▼▼▼

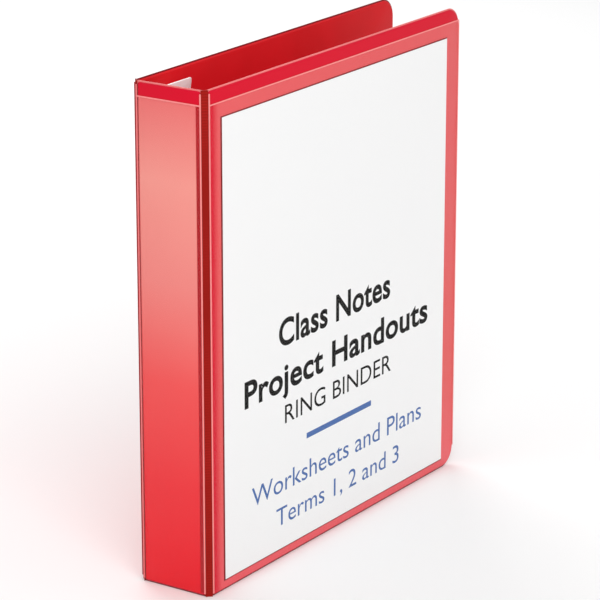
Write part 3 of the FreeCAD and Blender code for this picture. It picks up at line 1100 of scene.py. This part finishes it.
@dataclass
class PrintedSheet:
    """The sheet in the front pocket and the print on it."""

    finishes: Finishes
    body: str = "front_sheet"
    stack: Stack = field(default_factory=Stack)
    face_depth: float = 0.25
    paper: float = 0.1
    ink_height: float = 0.012
    rule_height: float = 0.015
    rule: tuple[float, float, float, float] = (-34.5, 35.4, 66.6, 70.0)
    cap_share: float = 0.73
    shadow_line_depth: float = 0.203
    shadow_line_thick: float = 0.03
    shadow_line_wide: float = 1.3
    shadow_line_gap: float = 0.05
    shadow_line_low: float = 0.5
    shadow_line_high: float = 0.7
    lines: Sequence[Line] = (
        Line("print_title", "Class Notes", -63.0, 130.5, 16.5, 119.0, 0.024, Ink.BLACK),
        Line("print_title_second", "Project Handouts", -97.6, 103.5, 16.2, 197.0, 0.024, Ink.BLACK),
        Line("print_kind", "RING BINDER", -57.0, 82.7, 11.8, 114.5, 0.0, Ink.BLACK),
        Line("print_contents", "Worksheets and Plans", -90.8, 41.5, 12.3, 184.0, 0.0, Ink.BLUE),
        Line("print_terms", "Terms 1, 2 and 3", -66.0, 21.0, 11.8, 133.5, 0.0, Ink.BLUE),
    )

    def build(self) -> None:
        """Make the sheet, its print and the rule."""
        s = self.stack
        x_low, z_low = s.sheet_low
        y_face = -s.thickness / 2 + self.face_depth
        sheet = Piece("cover_sheet")
        x_high, z_high = x_low + s.sheet_size[0], z_low + s.sheet_size[1]
        sheet.block((x_low, y_face, z_low), (x_high, y_face + self.paper, z_high))
        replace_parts(sheet.finish(self.finishes.paper, self.body, "paper"), "front_sheet")
        rule = Piece("print_rule")
        left, right, low, high = self.rule
        rule.block((left, y_face - self.rule_height, low), (right, y_face, high))
        rule.finish(self.finishes.blue_ink, self.body, "paper")
        for line in self.lines:
            self.set_line(line, y_face)
        self.shadow_line(x_low, z_low)

    def shadow_line(self, x_low: float, z_low: float) -> None:
        """Add a painted shadow line on the cover around the sheet's left, top and bottom edges.

        Args:
            x_low: The sheet's hinge-side edge.
            z_low: The sheet's lower edge.
        """
        s = self.stack
        x_high, z_high = x_low + s.sheet_size[0], z_low + s.sheet_size[1]
        x_side = x_low - self.shadow_line_gap
        z_foot, z_head = z_low - self.shadow_line_low, z_high + self.shadow_line_high
        y_out = -s.thickness / 2 + self.shadow_line_depth
        y_in = y_out + self.shadow_line_thick
        # A dark strip where there is only shade; it rides on the front cover.
        shadow_line = Piece("front_painted_shadow_line")
        shadow_line.block((x_low - self.shadow_line_wide, y_out, z_foot), (x_side, y_in, z_head))
        shadow_line.block((x_side, y_out, z_high), (x_high, y_in, z_head))
        shadow_line.block((x_side, y_out, z_foot), (x_high, y_in, z_low))
        shadow_line.finish(self.finishes.shadow_line, "front_cover", "clear_film")

    def set_line(self, line: Line, y_face: float) -> None:
        """Set one line of letters on the sheet.

        Args:
            line: What to print and where.
            y_face: Y of the sheet's face.
        """
        curve = bpy.data.curves.new(line.name, "FONT")
        curve.body = line.words
        curve.size = 1.0
        curve.resolution_u = 6
        curve.fill_mode = "FRONT"
        curve.offset = line.weight
        curve.space_character = 1.0 + line.weight * 1.5
        text = bpy.data.objects.new(line.name + "_setting", curve)
        bpy.context.scene.collection.objects.link(text)
        bpy.context.view_layer.update()
        shape = bpy.data.meshes.new_from_object(
            text.evaluated_get(bpy.context.evaluated_depsgraph_get())
        )
        bpy.data.objects.remove(text)
        piece = Piece(line.name)
        piece.mesh.from_mesh(shape)
        bpy.data.meshes.remove(shape)
        verts = piece.mesh.verts[:]
        left = min(v.co.x for v in verts)
        right = max(v.co.x for v in verts)
        wide = line.width_mm * MM / (right - left)
        tall = line.cap_mm * MM / self.cap_share
        for vert in verts:
            vert.co = Vector(
                (
                    line.x_mm * MM + (vert.co.x - left) * wide,
                    (y_face - self.ink_height) * MM,
                    line.z_mm * MM + vert.co.y * tall,
                )
            )
        bmesh.ops.remove_doubles(piece.mesh, verts=piece.mesh.verts[:], dist=1e-6)
        piece.finish(getattr(self.finishes, line.ink.value), self.body, "paper")


@dataclass(frozen=True)
class Bar:
    """A flat bar of a trigger: ends run outwards from the pin, and lift raises the outer end."""

    name: str
    half_width: float
    ends: tuple[float, float]
    heights: tuple[float, float]
    lift: float = 0.0
    corner: float = 0.0


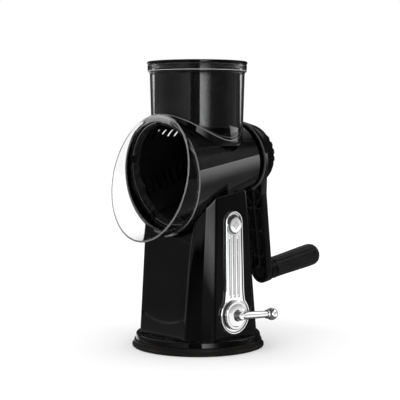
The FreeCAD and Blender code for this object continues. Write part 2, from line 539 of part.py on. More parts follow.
btn = turned("release_button", [(0, -9.0), (5.0, -9.0), (5.0, -4.0), (D["button_rad"], -4.0), (D["button_rad"], 3.2), (D["button_rad"] - 1.2, 4.2), (0, 4.6)], at(bx, 0, D["button_z"].v, ALONG_X))
node(btn, "release_button")
latch = box("latch_slider", 12.0, 7.0, 5.0, at(bx - 9.0 - 12.0, -3.5, 126.5))
node(latch, "latch_slider")
spring = turned("spring_blank", [(6.0, -10.5), (7.4, -10.5), (7.4, -4.2), (6.0, -4.2)], at(bx, 0, D["button_z"].v, ALONG_X))
node(spring, "button_spring")
guide = turned("button_guide", [(5.3, -13.5), (9.6, -13.5), (9.6, -2.95), (D["button_rad"] + 0.3, -2.95), (D["button_rad"] + 0.3, -10.6), (5.3, -10.6)], at(bx, 0, D["button_z"].v, ALONG_X))
node(guide, "button_guide")

doc.recompute()

# ------------------------------------------------------------------ checks and export
bad = []
for o in doc.Objects:
    if "Invalid" in o.State or "Error" in o.State:
        bad.append((o.Name, o.State))
for o in NODES:
    sh = o.Shape
    if sh.isNull() or not sh.isValid() or sh.Volume <= 0:
        bad.append((o.Label, "shape"))
if bad:
    raise RuntimeError("failed objects: %s" % bad)
os.makedirs("parts", exist_ok=True)
for o in NODES:
    o.Shape.exportStep(os.path.join("parts", o.Label + ".step"))
    b = o.Shape.BoundBox
    print("%-18s solids %2d  vol %9.0f  x %.1f..%.1f y %.1f..%.1f z %.1f..%.1f" % (
        o.Label, len(o.Shape.Solids), o.Shape.Volume, b.XMin, b.XMax, b.YMin, b.YMax, b.ZMin, b.ZMax))
print(len(NODES), "nodes")
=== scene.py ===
import bpy, bmesh, math, json
import numpy as np
from mathutils import Matrix, Vector

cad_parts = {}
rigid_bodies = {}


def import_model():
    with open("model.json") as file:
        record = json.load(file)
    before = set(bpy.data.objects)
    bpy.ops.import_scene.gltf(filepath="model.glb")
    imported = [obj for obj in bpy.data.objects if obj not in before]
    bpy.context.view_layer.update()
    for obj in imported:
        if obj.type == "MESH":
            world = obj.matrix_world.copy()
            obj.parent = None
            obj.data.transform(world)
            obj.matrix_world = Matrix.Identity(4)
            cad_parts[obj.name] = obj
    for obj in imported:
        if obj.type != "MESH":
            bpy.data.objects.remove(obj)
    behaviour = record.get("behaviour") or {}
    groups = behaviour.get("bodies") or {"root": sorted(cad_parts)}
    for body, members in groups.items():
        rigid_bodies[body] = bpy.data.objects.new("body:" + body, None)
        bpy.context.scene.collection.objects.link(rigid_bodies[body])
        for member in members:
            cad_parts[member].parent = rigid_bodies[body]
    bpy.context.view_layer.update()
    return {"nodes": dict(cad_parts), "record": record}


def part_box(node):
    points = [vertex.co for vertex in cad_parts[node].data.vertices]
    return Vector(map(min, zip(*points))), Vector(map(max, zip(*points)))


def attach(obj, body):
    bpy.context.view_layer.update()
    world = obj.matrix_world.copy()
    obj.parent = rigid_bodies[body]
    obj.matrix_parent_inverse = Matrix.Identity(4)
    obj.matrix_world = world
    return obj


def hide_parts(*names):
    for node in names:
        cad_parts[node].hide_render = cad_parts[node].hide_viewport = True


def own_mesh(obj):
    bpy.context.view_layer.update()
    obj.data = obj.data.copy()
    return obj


# Rotary cheese grater: looks.  Built in millimetres in the CAD frame, scaled
# to metres when each piece is finished.
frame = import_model()
S = bpy.context.scene

# ---------------------------------------------------------------- frame of the drum axis
DIP = math.radians(8.9)
A0 = np.array([0.0, -0.7, 186.1])
U = np.array([0.0, math.cos(DIP), math.sin(DIP)])
DN = np.array([0.0, math.sin(DIP), -math.cos(DIP)])
EX = np.array([1.0, 0.0, 0.0])
CRANK = 132.3


def frm(o, x, y, z):
    m = np.eye(4)
    m[:3, 0], m[:3, 1], m[:3, 2], m[:3, 3] = x, y, z, o
    return m


def axm(s=0.0, d=0.0):
    return frm(A0 + U * s + DN * d, EX, DN, U)


def up(x=0.0, y=0.0, z=0.0):
    return frm((x, y, z), (1, 0, 0), (0, 1, 0), (0, 0, 1))


def alongx(x, y, z, lean=0.0):
    """Local Z points out of the side face (+X, tipped up by lean), local X down."""
    c, s = math.cos(lean), math.sin(lean)
    return frm((x, y, z), (s, 0, -c), (0, 1, 0), (c, 0, s))


def rb(s): return 59.5 - 0.212 * (s + 50.0)
def rsad(s): return 62.5 - 0.144 * (s + 50.0)
def rdrum(s): return 54.3 - 0.212 * (s + 43.0)
def rtube(z): return 48.03 + 0.0278 * (z - 243.0)


def on_axis(P):
    """Station along the drum axis and distance from it."""
    v = np.asarray(P, float) - A0
    s = v @ U
    return s, np.linalg.norm(v - np.outer(s, U).reshape(v.shape), axis=-1)


# ---------------------------------------------------------------- mesh helpers
def smooth01(t):
    t = np.clip(t, 0.0, 1.0)
    return t * t * (3 - 2 * t)


def rounded(pts, closed=True, step=15.0):
    """Polyline whose corners (x, y, radius) are replaced with arcs."""
    out, n = [], len(pts)
    for i, p in enumerate(pts):
        r = p[2] if len(p) > 2 else 0.0
        if r <= 0 or (not closed and i in (0, n - 1)):
            out.append((p[0], p[1])); continue
        a, b = np.array(pts[i - 1][:2], float), np.array(pts[(i + 1) % n][:2], float)
        c = np.array(p[:2], float)
        u, v = a - c, b - c
        lu, lv = np.linalg.norm(u), np.linalg.norm(v)
        if lu < 1e-9 or lv < 1e-9:
            out.append(tuple(c)); continue
        u, v = u / lu, v / lv
        ang = math.acos(max(-1, min(1, float(u @ v))))
        turn = math.pi - ang
        if turn < math.radians(4):
            out.append(tuple(c)); continue
        t = min(r / math.tan(ang / 2), 0.49 * lu, 0.49 * lv)
        rr = t * math.tan(ang / 2)
        bis = (u + v) / np.linalg.norm(u + v)
        o = c + bis * (rr / math.sin(ang / 2))
        s, e = c + u * t - o, c + v * t - o
        a0 = math.atan2(s[1], s[0]); a1 = math.atan2(e[1], e[0])
        d = (a1 - a0 + math.pi) % (2 * math.pi) - math.pi
        k = max(2, int(math.ceil(abs(math.degrees(d)) / step)))
        for j in range(k + 1):
            q = a0 + d * j / k
            out.append((o[0] + rr * math.cos(q), o[1] + rr * math.sin(q)))
    return out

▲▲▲

(Your task): Using the entries above, repeat only the lines from the one containing "doc.recompute()" through the one containing "points = [vertex.co", end lines included.

(Exercise output):
doc.recompute()

# ------------------------------------------------------------------ checks and export
bad = []
for o in doc.Objects:
    if "Invalid" in o.State or "Error" in o.State:
        bad.append((o.Name, o.State))
for o in NODES:
    sh = o.Shape
    if sh.isNull() or not sh.isValid() or sh.Volume <= 0:
        bad.append((o.Label, "shape"))
if bad:
    raise RuntimeError("failed objects: %s" % bad)
os.makedirs("parts", exist_ok=True)
for o in NODES:
    o.Shape.exportStep(os.path.join("parts", o.Label + ".step"))
    b = o.Shape.BoundBox
    print("%-18s solids %2d  vol %9.0f  x %.1f..%.1f y %.1f..%.1f z %.1f..%.1f" % (
        o.Label, len(o.Shape.Solids), o.Shape.Volume, b.XMin, b.XMax, b.YMin, b.YMax, b.ZMin, b.ZMax))
print(len(NODES), "nodes")
=== scene.py ===
import bpy, bmesh, math, json
import numpy as np
from mathutils import Matrix, Vector

cad_parts = {}
rigid_bodies = {}


def import_model():
    with open("model.json") as file:
        record = json.load(file)
    before = set(bpy.data.objects)
    bpy.ops.import_scene.gltf(filepath="model.glb")
    imported = [obj for obj in bpy.data.objects if obj not in before]
    bpy.context.view_layer.update()
    for obj in imported:
        if obj.type == "MESH":
            world = obj.matrix_world.copy()
            obj.parent = None
            obj.data.transform(world)
            obj.matrix_world = Matrix.Identity(4)
            cad_parts[obj.name] = obj
    for obj in imported:
        if obj.type != "MESH":
            bpy.data.objects.remove(obj)
    behaviour = record.get("behaviour") or {}
    groups = behaviour.get("bodies") or {"root": sorted(cad_parts)}
    for body, members in groups.items():
        rigid_bodies[body] = bpy.data.objects.new("body:" + body, None)
        bpy.context.scene.collection.objects.link(rigid_bodies[body])
        for member in members:
            cad_parts[member].parent = rigid_bodies[body]
    bpy.context.view_layer.update()
    return {"nodes": dict(cad_parts), "record": record}


def part_box(node):
    points = [vertex.co for vertex in cad_parts[node].data.vertices]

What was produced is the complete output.